O'Neill (No. 3) played four seasons for Missouri Western and graduated with a nursing degree. Through her time in SAAC, she discovered another passion in Team IMPACT, which matches children facing serious and chronic illnesses with a college athletic team. (Photo courtesy of Missouri Western)
The committee is taking a similar approach with its overarching goal for the 2021-22 academic year, "The Total Package Student-Athlete." The campaign has three priorities: diversity and inclusion, professional development and mental health. Each priority has a subcommittee focusing on how to enhance it for the 122,000-plus Division II student-athletes.
Still, Division II SAAC keeps those efforts within each priority broad. It does so intentionally.
"We thought that was something that was maybe hurting us," O'Neill said. "But what we've seen is a shift in giving more control to the campus SAACs, which have an even bigger impact.

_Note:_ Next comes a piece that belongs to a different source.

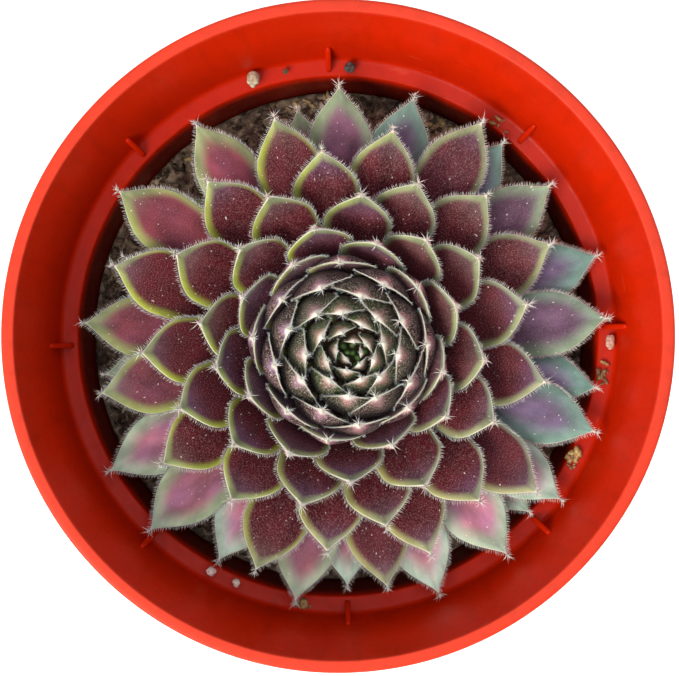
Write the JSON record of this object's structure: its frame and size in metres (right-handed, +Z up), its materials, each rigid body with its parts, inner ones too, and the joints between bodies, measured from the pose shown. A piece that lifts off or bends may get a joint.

We're just 20-some odd individuals from across the country (on Division II SAAC), but there are so many more of us."
The thought behind the approach is that while each of the three priorities is important across all of Division II, how they are implemented is going to look different at each school. The strategy aligns well with the division's "Make It Yours" tagline.
"We want our student-athletes to make our goals their own because that means they're interacting and connecting with what we have set out for them," O'Neill said.
Ideas, initiatives and resources related to these priorities are still shared through SAAC's communication network, which funnels from schools up to conferences to the national committee, and back down. Through this approach, there's collaboration across the division in areas of importance to its student-athletes.
"SAAC, in a lot of ways, is about empowerment and giving voice and presence," O'Neill said. "That is so unique because we connect with such a unique population of people: student-athletes."
Connecting the Division II student-athlete population is a priority especially important to Division II SAAC member Madeleine McKenna, the division's representative on the NCAA Constitution Committee. O'Neill said McKenna is a perfect fit for the role, which will include coordinating town hall meetings with student-athletes across the division to gather feedback.
"I'm very excited for her to have this role. When I heard she got it, I just lit up because I knew how wonderfully she was going to do in a room with all those people. That's just a testament to her character and her presence on our committee," O'Neill said of McKenna, a former volleyball player at California University of Pennsylvania. "I hope that other student-athletes will bring the same honesty, the same presence, and really just overall thinking about the big picture, and what do we want to get from this."